DAYS OF LIGHT – Megan Hunter

“It was a language, she saw now, the way he touched her.”

Megan Hunter’s Days of Light (Grove Press 2025) is very Bookery, and I read it as part of my “get a jump on possible longlisted books” journey. It’s The Safekeep meets Stone Yard Devotional, and while I loved both of those novels, I rather disliked Days of Light. The writing is gorgeous, and Hunter is clearly quite talented; I simply hated both the story and the way it was told – and most of the characters. This is a “it’s not you, it’s me” moment, and I recognize that.

The novel opens on Easter Sunday 1938. Ivy is 19. Her older brother, Joseph, is home from Oxford and his girlfriend is to join them. They have a bit of odd family – their parents aren’t together but are. Her dad has his relationships and her mom has Angus (who has his own relationships.) They’re all “artistic” and rather fit the tortured artist stereotypes. Ivy is passable at all creative efforts, but not really amazing at any of them.

Ivy has a schoolgirl crush on Bear, one of Angus’s “friends” who has, quite literally, known her since she was born. He’s a “writer” and, of course,  gorgeous and hellbent on seducing her. (Enter the first “ick”)

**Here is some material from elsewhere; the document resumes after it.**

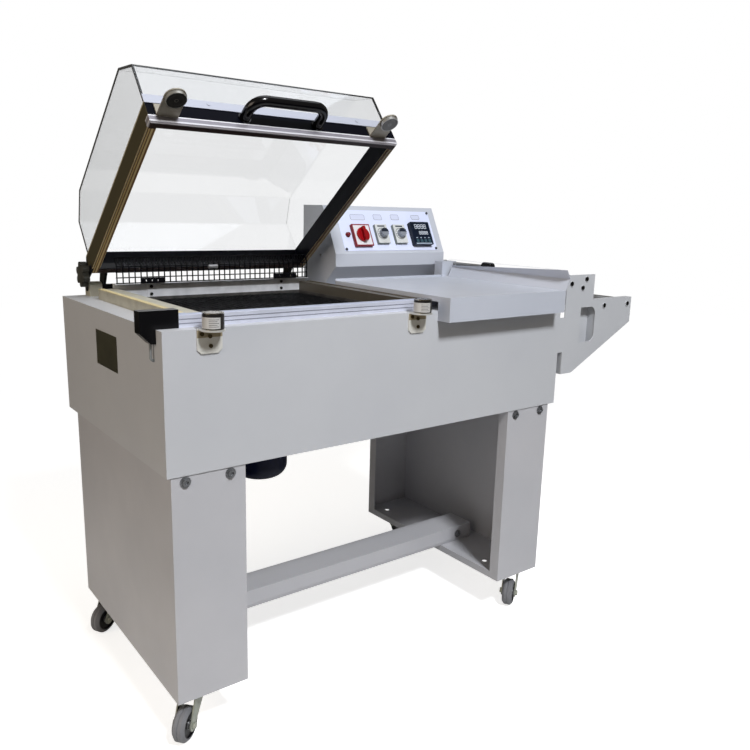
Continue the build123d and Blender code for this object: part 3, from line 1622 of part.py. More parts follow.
def make_nodes():
    """Every node by name, in the frame it is modelled in."""
    nodes = {
        "cabinet_shell": cabinet_shell(),
        "top_deck": top_deck(),
        "floor_pan": floor_pan(),
        "leg_left": leg(leg_left_x, True),
        "leg_right": leg(leg_right_x, False),
        "cross_beam": cross_beam(),
        "leg_bolts": leg_bolts(),
        "chamber_tub": chamber_tub(),
        "heater_elements": heater_elements(),
        "fan_motor": fan_motor(),
        "fan_impeller": fan_impeller(),
        "chamber_grid": chamber_grid(),
        "rear_baffle": rear_baffle(),
        "mesh_guard": mesh_guard(),
        "seal_bars": seal_bars(),
        "left_rest_bar": left_rest_bar(),
        "seal_strips": seal_strips(),
        "corner_cover": corner_cover(),
        "corner_cable": corner_cable(),
        "magnets": magnets(),
        "magnet_brackets": magnet_brackets(),
        "small_screws": small_screws(),
        "nameplate": nameplate(),
        "control_box": control_box(),
        "panel_plate": panel_plate(),
        "switch_plates": switch_plates(),
        "temperature_controller": temperature_controller(),
        "pilot_lamp": pilot_lamp(),
        "main_switch_knob": main_switch_knob(),
        "timer_knob_left": timer_knob(1),
        "timer_knob_right": timer_knob(2),
        "tray": tray(),
        "tray_lock_knob": tray_lock_knob(),
        "film_rack_rear_plate": film_rack_rear_plate(),
        "film_rods": film_rods(),
        "film_roller_inner": film_roller(0),
        "film_roller_outer": film_roller(1),
        "caster_plates": caster_plates(),
        "hinge_blocks": hinge_blocks(),
        "cable_gland": cable_gland(),
        "lid_frame": opened(lid_frame()),
        "lid_channel": opened(lid_channel()),
        "lid_seal": opened(lid_seal()),
        "lid_hood": opened(lid_hood()),
        "lid_handle": opened(lid_handle()),
        "armatures": opened(armatures()),
        "lid_hinge": opened(lid_hinge()),
        "star_knob": opened(star_knob()),
    }
    for index in range(key_count):
        nodes[f"key_{index + 1}"] = meter_key(index)
    for name, x, y, heading in caster_places():
        nodes[f"fork_{name}"] = caster_fork(x, y, heading)
        nodes[f"wheel_{name}"] = caster_wheel(x, y, heading)
    return nodes


def centred(nodes):
    """The nodes moved so that the origin is the middle of the footprint, on the floor."""
    boxes = [shape.bounding_box() for shape in nodes.values()]
    low_x = min(box.min.X for box in boxes)
    high_x = max(box.max.X for box in boxes)
    low_y = min(box.min.Y for box in boxes)
    high_y = max(box.max.Y for box in boxes)
    low_z = min(box.min.Z for box in boxes)
    shift = Vector(-(low_x + high_x) / 2, -(low_y + high_y) / 2, -low_z)
    return {name: Pos(shift) * shape for name, shape in nodes.items()}, shift


def main():
    os.makedirs("parts", exist_ok=True)
    nodes, shift = centred(make_nodes())
    for name, shape in nodes.items():
        export_step(shape, f"parts/{name}.step")
    print(len(nodes), "parts, moved by", shift)


if __name__ == "__main__":
    main()
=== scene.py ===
# %% [markdown]
# # An L bar sealer, dressed for a product picture
# The machine is a light grey cabinet on casters with a raised clear hood, a work tray, a slanted
# control box and a film rack. Its solid parts arrive finished from CAD. This lesson gives each of
# them its surface, adds the thin pieces that CAD leaves out, and lights and frames the result.

# %% Load the frame
import json
from math import atan2, cos, pi, radians, sin

import bmesh
import bpy
from mathutils import Matrix, Vector


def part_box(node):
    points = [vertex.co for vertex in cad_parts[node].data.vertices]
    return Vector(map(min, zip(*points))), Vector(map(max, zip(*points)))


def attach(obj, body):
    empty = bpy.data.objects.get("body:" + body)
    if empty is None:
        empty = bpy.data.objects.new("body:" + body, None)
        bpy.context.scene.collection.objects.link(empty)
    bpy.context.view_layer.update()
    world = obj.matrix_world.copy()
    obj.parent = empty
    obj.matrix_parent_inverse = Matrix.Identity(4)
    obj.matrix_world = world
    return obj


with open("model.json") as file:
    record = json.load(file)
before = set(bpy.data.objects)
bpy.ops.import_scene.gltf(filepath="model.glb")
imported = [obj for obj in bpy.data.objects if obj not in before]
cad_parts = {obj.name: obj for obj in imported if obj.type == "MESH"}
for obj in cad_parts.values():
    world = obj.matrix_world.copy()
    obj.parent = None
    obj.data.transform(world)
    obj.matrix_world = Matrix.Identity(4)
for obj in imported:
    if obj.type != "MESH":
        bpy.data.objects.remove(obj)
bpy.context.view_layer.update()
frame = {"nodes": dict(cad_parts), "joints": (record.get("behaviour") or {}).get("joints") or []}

# %% [markdown]
# ## One ruler for every piece
# The drawing of the machine counts millimetres from the lower left front corner of the cabinet.
# Blender counts metres from the middle of the footprint. A small helper turns the first into the
# second, by reading where the cabinet's corner lies.

# %% The ruler
MM = 0.001
cabinet_low = Vector(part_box("cabinet_shell")[0])


def at(x, y, z):
    """A point given in millimetres from the cabinet's front left corner, on the floor."""
    return Vector((cabinet_low.x + x * MM, cabinet_low.y + y * MM, z * MM))


print("corner of the cabinet", [round(c, 4) for c in at(0, 0, 0)])

# %% Objects in the scene
def new_object(name, data):
    """An object in the scene that shows a mesh, a curve, a lamp or a camera."""
    obj = bpy.data.objects.new(name, data)
    bpy.context.scene.collection.objects.link(obj)
    return obj


# %% [markdown]
# ## The camera
# The picture is taken from the left front, a little above the table. Its place and its three angles
# were worked out from points of the machine whose sizes are known, so the matrix is built
# from them directly: right, up and backwards are its columns.

# %% The camera
CAMERA_PLACE = (-493.166, -1262.535, 1061.367)
CAMERA_TURN = radians(37.4727)
CAMERA_DIP = radians(12.2874)
CAMERA_ROLL = radians(1.4743)
FOCAL_PIXELS = 750.877
IMAGE_PIXELS = 750
SENSOR = 36.0
FARTHEST_SEEN = 60.0


def camera_matrix():
    """The camera's place and directions as one matrix."""
    forward = Vector((sin(CAMERA_TURN) * cos(CAMERA_DIP),
                      cos(CAMERA_TURN) * cos(CAMERA_DIP),
                      -sin(CAMERA_DIP)))
    level = Vector((cos(CAMERA_TURN), -sin(CAMERA_TURN), 0))
    upward = level.cross(forward)
    right = level * cos(CAMERA_ROLL) + upward * sin(CAMERA_ROLL)
    up = upward * cos(CAMERA_ROLL) - level * sin(CAMERA_ROLL)
    turn = Matrix((right, up, -forward)).transposed().to_4x4()
    return Matrix.Translation(at(*CAMERA_PLACE)) @ turn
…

Joseph dies that Easter Sunday – and much like when the stone was rolled away, no body was ever found. He drowns while swimming with Ivy. She sees a bright light and pays him no attention as he calls to her. She and her mother blame her.

Ivy and Bear first hook up at the funeral. (Enter the second “ick.”) After a half-hearted suicide attempt, she agrees to marry him.  What follows is a story told over six days but over decades, ending on the sixth day, which is Easter Sunday 1999.

My takeaway? Ivy was supposed to be the one to drown – the light was for her, and she knows it. Everything that happens after that moment, she just lets happen to her.  Bear? He was as good of a choice as going to Paris – she didn’t really care. When she becomes involved with Joseph’s girlfriend? Is that for her or for Joseph? She spends decades trying to find Joseph. She turns to God and has a few years as a nun because Bear died and Frances rejects her for her own husband. (She becomes Sister Francis.  Third Ick.)  Finally, the light comes for her.

I didn’t like Ivy.  Not at all.

My dislike of this novel means it is likely to be listed.